Olhar para eucaliptos

Notícias Magazine

A experiência do sublime não é, evidentemente, prerrogativa das religiões: podemos sentir um profundo deslumbramento, espanto ou veneração por paisagens, pelo espaço, por árvores ou por estrelas, sem ter necessariamente uma relação com uma divindade, seja ela qual for.

Essa experiência de assombro pela natureza faz-nos sentir mais pequenos, mais humildes, sentir que fazemos parte de um todo. Pode parecer estranho, mas olhar para paisagens torna-nos melhores pessoas, mais bondosas e altruístas. Um artigo da revista New Scientist diz que pessoas que acabaram de ver um vídeo sobre natureza, que provoque um sentimento de maravilhamento (em vez de outro tipo de emoções, também positivas, como alegria, otimismo, esperança, etc.), «as torna mais éticas, mais generosas e próximas dos outros».

O mesmo artigo refere ainda que depois de contemplar grandes árvores (na experiência em questão, eucaliptos), ficamos mais propensos a ajudar o próximo e que depois de «observar o esqueleto de um Tiranossauro rex, passamos a ter uma maior sensação de pertença».

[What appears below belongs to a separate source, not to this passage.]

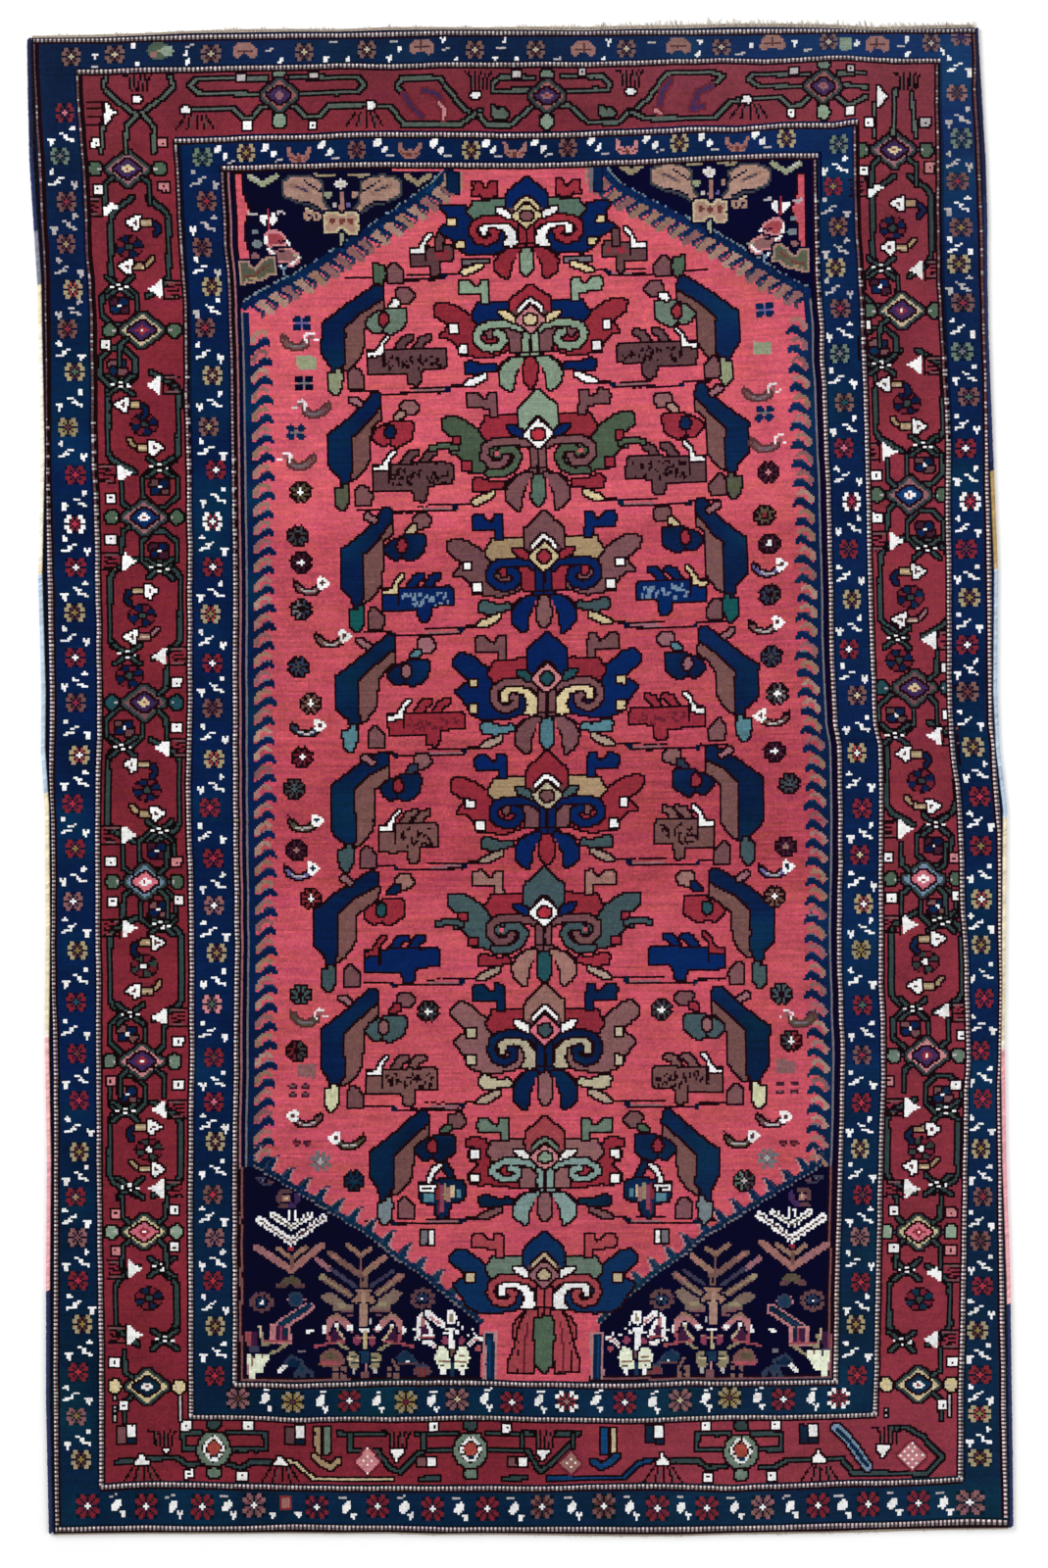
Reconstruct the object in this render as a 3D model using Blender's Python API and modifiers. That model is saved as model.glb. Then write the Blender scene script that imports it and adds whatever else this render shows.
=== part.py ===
"""Hand-knotted village rug, lying flat, face up.

Five pieces, as they are made: the knotted body with its pile, the two
overcast side cords, and the worn warp-end fringe at each end.
Metres, +Z up. +Y runs along the length, towards the end with the deeper
fringe. The origin is on the floor, at the middle of the footprint.
"""
import random

import bmesh
import bpy

MM = 0.001

# ---------------------------------------------------------------- sizes, mm
BODY_THICK = 8.0        # foundation and pile together
CORD_DIA = 6.4          # overcast selvedge cord
CORD_LIFT = 0.2         # the cord is sewn to the side, just off the floor
GAP = 0.3               # clearance between neighbouring pieces
FRINGE_THICK = 2.0      # flat-woven end and its warp ends
TOOTH_PITCH = 11.0      # one bundle of warp ends
TOOTH_SHARE = 0.62      # width of a bundle over the pitch
BAND_SHARE = 0.45       # how much of the reach is woven band
BAND_MIN = 1.4          # least depth of that band
REACH_MIN = 4.0         # least reach of a fringe
SEED = 7

# The sides, seen from above. The rug leans a little and is wider at the foot.
# along: distance from the middle, towards the head; left, right: outer edges.
SIDE_COLUMNS = ("along", "left", "right")
SIDES = (
    (1006, -673.7, 622.3),
    (916, -672.3, 627.6),
    (836, -670.3, 632.3),
    (756, -665.0, 634.6),
    (676, -659.7, 634.7),
    (596, -658.3, 636.3),
    (436, -655.0, 642.7),
    (276, -658.3, 649.0),
    (116, -653.7, 647.7),
    (36, -654.4, 651.4),
    (-44, -649.0, 661.0),
    (-204, -647.7, 659.7),
    (-364, -649.0, 657.9),
    (-524, -646.3, 660.1),
    (-684, -647.7, 665.7),
    (-844, -647.9, 667.9),
    (-924, -646.3, 669.0),
    (-1031, -643.9, 669.9),
)

# The ends. across: distance from the middle, to the right; head, foot: edge
# of the knotted body; head_reach, foot_reach: how far the fringe stands out.
END_COLUMNS = ("across", "head", "head_reach", "foot", "foot_reach")
ENDS = (
    (-668, 1005.2, 6.0, -1031.8, 4.0),
    (-583, 1005.8, 9.3, -1030.5, 4.0),
    (-516, 1008.5, 7.3, -1029.8, 4.2),
    (-450, 1011.8, 7.3, -1029.8, 4.6),
    (-383, 1012.5, 11.3, -1029.8, 4.0),
    (-316, 1013.8, 9.3, -1029.2, 4.2),
    (-249, 1013.8, 8.0, -1029.8, 4.2),
    (-183, 1015.8, 10.0, -1029.2, 4.8),
    (-116, 1016.5, 8.7, -1031.2, 4.8),
    (-49, 1016.5, 6.7, -1030.5, 5.3),
    (17, 1016.1, 11.7, -1031.2, 5.0),
    (84, 1015.2, 12.7, -1031.8, 6.0),
    (151, 1017.2, 14.7, -1032.5, 6.0),
    (217, 1017.8, 18.0, -1032.5, 4.8),
    (284, 1019.8, 15.3, -1030.5, 4.8),
    (351, 1019.8, 16.0, -1029.2, 6.0),
    (418, 1018.5, 12.7, -1028.5, 4.8),
    (484, 1015.2, 17.3, -1025.8, 8.0),
    (551, 1017.2, 13.3, -1024.5, 5.0),
    (668, 1020.5, 8.0, -1023.2, 4.2),
)

# ------------------------------------------------------------ table look-up


def lookup(table, columns, key, name, at):
    """Straight-line reading of one column of a table at a given station."""
    k, n = columns.index(key), columns.index(name)
    rows = sorted(table, key=lambda row: row[k])
    if at <= rows[0][k]:
        return rows[0][n]
    for low, high in zip(rows, rows[1:]):
        if at <= high[k]:
            share = (at - low[k]) / (high[k] - low[k])
            return low[n] + share * (high[n] - low[n])
    return rows[-1][n]


def side(name, along):
    return lookup(SIDES, SIDE_COLUMNS, "along", name, along)


def end(name, across):
    return lookup(ENDS, END_COLUMNS, "across", name, across)


INSET = CORD_DIA + GAP          # from the outer edge to the knotted body


def corner(which_side, which_end):
    """Where the body's side meets its end."""
    sign = 1 if which_side == "left" else -1
    x, y = side(which_side, 0) + sign * INSET, 0
    for _ in range(4):
        y = end(which_end, x)
        x = side(which_side, y) + sign * INSET
    return x, y


HEAD_LEFT, HEAD_RIGHT = corner("left", "head"), corner("right", "head")
FOOT_LEFT, FOOT_RIGHT = corner("left", "foot"), corner("right", "foot")


def end_stations(which_end):
    """Points along one end of the body, from left to right."""
    left = HEAD_LEFT if which_end == "head" else FOOT_LEFT
    right = HEAD_RIGHT if which_end == "head" else FOOT_RIGHT
    inner = [(row[0], end(which_end, row[0])) for row in ENDS
             if left[0] + 8 < row[0] < right[0] - 8]
    return [left] + inner + [right]


def side_stations(which_side):
    """Points along one side of the body, from the foot to the head."""
    sign = 1 if which_side == "left" else -1
    foot = FOOT_LEFT if which_side == "left" else FOOT_RIGHT
    head = HEAD_LEFT if which_side == "left" else HEAD_RIGHT
    inner = [(side(which_side, row[0]) + sign * INSET, row[0])
             for row in reversed(SIDES) if foot[1] + 8 < row[0] < head[1] - 8]
    return [foot] + inner + [head]


def body_outline():
    """The knotted body, all the way round."""
    up = side_stations("left")
    over = end_stations("head")
    down = list(reversed(side_stations("right")))
    back = list(reversed(end_stations("foot")))
    return up + over[1:] + down[1:] + back[1:-1]


def comb_outline(which_end, rng):
    """One fringe: a narrow woven band with bundles of warp ends along it."""
    out = 1 if which_end == "head" else -1
    stations = end_stations(which_end)
    base = [(x, y + out * GAP) for x, y in stations]
    x_low, x_high = stations[0][0], stations[-1][0]
    teeth = int((x_high - x_low) / TOOTH_PITCH)
    pitch = (x_high - x_low) / teeth
    far = []
    for i in range(teeth):
        x_a = x_low + (i + 0.5 - TOOTH_SHARE / 2) * pitch
        x_b = x_low + (i + 0.5 + TOOTH_SHARE / 2) * pitch
        mid = (x_a + x_b) / 2
        reach = max(end(which_end + "_reach", mid), REACH_MIN)
        band = max(reach * BAND_SHARE, BAND_MIN) + GAP
        tip = max(reach * rng.uniform(0.78, 1.0), band + 1.0)
        lean = rng.uniform(-0.8, 0.8)
        y_a, y_b = end(which_end, x_a), end(which_end, x_b)
        far.append((x_a, y_a + out * band))
        far.append((x_a + 0.6 + lean, y_a + out * tip))
        far.append((x_b - 0.6 + lean, y_b + out * tip * 0.97))
        far.append((x_b, y_b + out * band))
    y_first = end(which_end, x_low) + out * (BAND_MIN + GAP)
    y_last = end(which_end, x_high) + out * (BAND_MIN + GAP)
    far = [(x_low, y_first)] + far + [(x_high, y_last)]
    return base + list(reversed(far))


def cord_path(which_side):
    """Centre line of one side cord, from the foot to the head."""
    sign = 1 if which_side == "left" else -1
    shift = -sign * (INSET - CORD_DIA / 2)
    return [(x + shift, y) for x, y in side_stations(which_side)]


# --------------------------------------------------------------- the pieces


def clear_scene():
    for obj in list(bpy.data.objects):
        bpy.data.objects.remove(obj, do_unlink=True)


def finish_material(name, colour, roughness):
    mat = bpy.data.materials.new(name)
    mat.use_nodes = True
    shader = mat.node_tree.nodes["Principled BSDF"]
    shader.inputs["Base Color"].default_value = (*colour, 1.0)
    shader.inputs["Roughness"].default_value = roughness
    shader.inputs["Metallic"].default_value = 0.0
    mat.diffuse_color = (*colour, 1.0)
    return mat


def flat_piece(name, outline, thickness, origin, material, collection):
    """A flat solid of the given outline, standing on the floor."""
    curve = bpy.data.curves.new(name, "CURVE")
    curve.dimensions = "2D"
    curve.fill_mode = "BOTH"
    curve.extrude = thickness * MM / 2
    curve.resolution_u = 1
    curve.render_resolution_u = 0
    spline = curve.splines.new("POLY")
    spline.points.add(len(outline) - 1)
    for point, (x, y) in zip(spline.points, outline):
        point.co = ((x - origin[0]) * MM, (y - origin[1]) * MM, 0.0, 1.0)
    spline.use_cyclic_u = True
    curve.materials.append(material)
    obj = bpy.data.objects.new(name, curve)
    obj.location = (0.0, 0.0, thickness * MM / 2)
    collection.objects.link(obj)
    return obj


def comb_piece(name, outline, thickness, origin, material, collection):
    """A flat comb: one face of the outline, given its thickness."""
    mesh = bpy.data.meshes.new(name)
    bm = bmesh.new()
    verts = [bm.verts.new(((x - origin[0]) * MM, (y - origin[1]) * MM, 0.0))
             for x, y in outline]
    face = bm.faces.new(verts)
    face.normal_update()
    if face.normal.z < 0:
        face.normal_flip()
    bmesh.ops.triangulate(bm, faces=bm.faces[:], ngon_method="EAR_CLIP")
    bm.to_mesh(mesh)
    bm.free()
    mesh.materials.append(material)
    obj = bpy.data.objects.new(name, mesh)
    obj.location = (0.0, 0.0, thickness * MM / 2)
    collection.objects.link(obj)
    solid = obj.modifiers.new("thickness", "SOLIDIFY")
    solid.thickness = thickness * MM
    solid.offset = 0.0
    return obj


def cord_piece(name, path, origin, material, collection):
    """A round cord along a path on the floor."""
    curve = bpy.data.curves.new(name, "CURVE")
    curve.dimensions = "3D"
    curve.bevel_depth = CORD_DIA * MM / 2
    curve.bevel_resolution = 2
    curve.use_fill_caps = True
    curve.resolution_u = 1
    curve.render_resolution_u = 0
    spline = curve.splines.new("POLY")
    spline.points.add(len(path) - 1)
    for point, (x, y) in zip(spline.points, path):
        point.co = ((x - origin[0]) * MM, (y - origin[1]) * MM, 0.0, 1.0)
    curve.materials.append(material)
    obj = bpy.data.objects.new(name, curve)
    obj.location = (0.0, 0.0, (CORD_DIA / 2 + CORD_LIFT) * MM)
    collection.objects.link(obj)
    return obj


def footprint_middle(outlines, paths):
    xs = [x for pts in outlines for x, _ in pts]
    ys = [y for pts in outlines for _, y in pts]
    for pts in paths:
        xs += [x - CORD_DIA / 2 for x, _ in pts] + [x + CORD_DIA / 2 for x, _ in pts]
        ys += [y for _, y in pts]
    return (min(xs) + max(xs)) / 2, (min(ys) + max(ys)) / 2


def build():
    clear_scene()
    collection = bpy.data.collections.new("knotted_rug")
    bpy.context.scene.collection.children.link(collection)

    rng = random.Random(SEED)
    body = body_outline()
    head, foot = comb_outline("head", rng), comb_outline("foot", rng)
    left, right = cord_path("left"), cord_path("right")
    origin = footprint_middle((body, head, foot), (left, right))

    pile = finish_material("pile_wool", (0.36, 0.035, 0.05), 0.95)
    wrap_left = finish_material("selvedge_wool_left", (0.05, 0.07, 0.14), 0.9)
    wrap_right = finish_material("selvedge_wool_right", (0.05, 0.07, 0.14), 0.9)
    warp_head = finish_material("warp_cotton_head", (0.78, 0.74, 0.68), 0.95)
    warp_foot = finish_material("warp_cotton_foot", (0.78, 0.74, 0.68), 0.95)

    flat_piece("rug_body", body, BODY_THICK, origin, pile, collection)
    comb_piece("fringe_head", head, FRINGE_THICK, origin, warp_head, collection)
    comb_piece("fringe_foot", foot, FRINGE_THICK, origin, warp_foot, collection)
    cord_piece("selvedge_left", left, origin, wrap_left, collection)
    cord_piece("selvedge_right", right, origin, wrap_right, collection)


build()
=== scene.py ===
"""Looks of a hand-knotted village rug, lying flat, face up.

The pattern is charted knot by knot with small drawing functions, the way a
weaver counts it from a repeat. Sizes in the drawing are in units of
1.334 mm, x to the right and y towards the foot; the world is in metres.
"""

import math

import bpy
import numpy as np
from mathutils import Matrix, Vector

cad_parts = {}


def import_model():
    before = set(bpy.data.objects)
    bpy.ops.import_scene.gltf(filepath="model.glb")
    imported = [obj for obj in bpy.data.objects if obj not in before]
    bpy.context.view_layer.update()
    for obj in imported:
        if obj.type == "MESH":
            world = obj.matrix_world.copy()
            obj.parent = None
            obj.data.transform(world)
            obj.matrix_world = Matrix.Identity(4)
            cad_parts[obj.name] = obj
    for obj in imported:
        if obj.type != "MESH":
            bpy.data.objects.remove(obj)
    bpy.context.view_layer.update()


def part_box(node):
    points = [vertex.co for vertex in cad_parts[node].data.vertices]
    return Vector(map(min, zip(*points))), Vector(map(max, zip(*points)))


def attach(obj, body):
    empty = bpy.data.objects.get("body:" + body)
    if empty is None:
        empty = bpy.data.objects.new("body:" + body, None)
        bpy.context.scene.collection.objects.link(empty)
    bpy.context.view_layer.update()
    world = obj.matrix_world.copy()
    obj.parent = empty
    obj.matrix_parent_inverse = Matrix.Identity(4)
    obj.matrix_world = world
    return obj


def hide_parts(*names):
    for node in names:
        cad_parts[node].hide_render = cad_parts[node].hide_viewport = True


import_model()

UNIT = 1.334              # mm in one drawing unit
ORIGIN = (532.0, 792.0)   # drawing point over the tables' zero
RNG = np.random.default_rng(1907)

# ------------------------------------------------------------- the outline
# The same tables as the solid's, in mm.
SIDES = (  # along, left, right: outer edges of the side cords
    (1006, -673.7, 622.3), (916, -672.3, 627.6), (836, -670.3, 632.3),
    (756, -665.0, 634.6), (676, -659.7, 634.7), (596, -658.3, 636.3),
    (436, -655.0, 642.7), (276, -658.3, 649.0), (116, -653.7, 647.7),
    (36, -654.4, 651.4), (-44, -649.0, 661.0), (-204, -647.7, 659.7),
    (-364, -649.0, 657.9), (-524, -646.3, 660.1), (-684, -647.7, 665.7),
    (-844, -647.9, 667.9), (-924, -646.3, 669.0), (-1031, -643.9, 669.9),
)
ENDS = (  # across, head, head_reach, foot, foot_reach
    (-668, 1005.2, 6.0, -1031.8, 4.0), (-583, 1005.8, 9.3, -1030.5, 4.0),
    (-516, 1008.5, 7.3, -1029.8, 4.2), (-450, 1011.8, 7.3, -1029.8, 4.6),
    (-383, 1012.5, 11.3, -1029.8, 4.0), (-316, 1013.8, 9.3, -1029.2, 4.2),
    (-249, 1013.8, 8.0, -1029.8, 4.2), (-183, 1015.8, 10.0, -1029.2, 4.8),
    (-116, 1016.5, 8.7, -1031.2, 4.8), (-49, 1016.5, 6.7, -1030.5, 5.3),
    (17, 1016.1, 11.7, -1031.2, 5.0), (84, 1015.2, 12.7, -1031.8, 6.0),
    (151, 1017.2, 14.7, -1032.5, 6.0), (217, 1017.8, 18.0, -1032.5, 4.8),
    (284, 1019.8, 15.3, -1030.5, 4.8), (351, 1019.8, 16.0, -1029.2, 6.0),
    (418, 1018.5, 12.7, -1028.5, 4.8), (484, 1015.2, 17.3, -1025.8, 8.0),
    (551, 1017.2, 13.3, -1024.5, 5.0), (668, 1020.5, 8.0, -1023.2, 4.2),
)
CORD_DIA, CORD_LIFT, GAP = 6.4, 0.2, 0.3
INSET = CORD_DIA + GAP


def line_of(points):
    """A table of (position, station) pairs as two sorted arrays."""
    pts = sorted((s, p) for p, s in points)
    return np.array([s for s, _ in pts], float), np.array([p for _, p in pts], float)


def read(line, at):
    return np.interp(at, line[0], line[1])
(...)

Este fenómeno, estudado pelo psicólogo e investigador Dacher Keltner, é justificado pelo facto de, ao nos sentirmos esmagados pelo que vemos, haver um desvanecimento do ego e uma consequente sensação de que somos parte de um todo vasto e sublime. Este assombro, lê-se neste artigo, é mais poderoso do que a experiência religiosa ou mística.

Porque vivo no campo, perguntam-me muitas vezes se a ruralidade não é uma inspiração. Como se um ambiente campestre e um horizonte a perder de vista nos tornassem génios. Costumo brincar e dizer que olhar para vacas não me torna melhor escritor. E que não escrevo debaixo de um sobreiro, mas a olhar para um ecrã.

E que a leitura é uma fonte de inspiração mais segura do que um campo de milho. Contudo, sei que há paisagens cuja grandiosidade nos altera e se entranha no corpo passando a fazer parte de nós, como unhas ou cabelos, e que a beleza nos eleva.

Creio também não ser preciso que o objeto da nossa contemplação seja grandioso como uma cadeia montanhosa ou um ocaso. Um grilo ou uma folha de Outono poderá igualmente impressionar-nos. Porém, continuo sem saber se há ligação entre uma paisagem e a qualidade da literatura.

Sei que Gertrude Stein gostava de intervalar a escrita com a contemplação de pedras e de vacas. Falta fazer um estudo sobre isto, mas enquanto esperamos por ele, podemos sentarmo-nos a olhar para um grande eucalipto ou para umas vacas, não pela eventual inspiração, mas porque, tudo indica, nos faz melhores pessoas.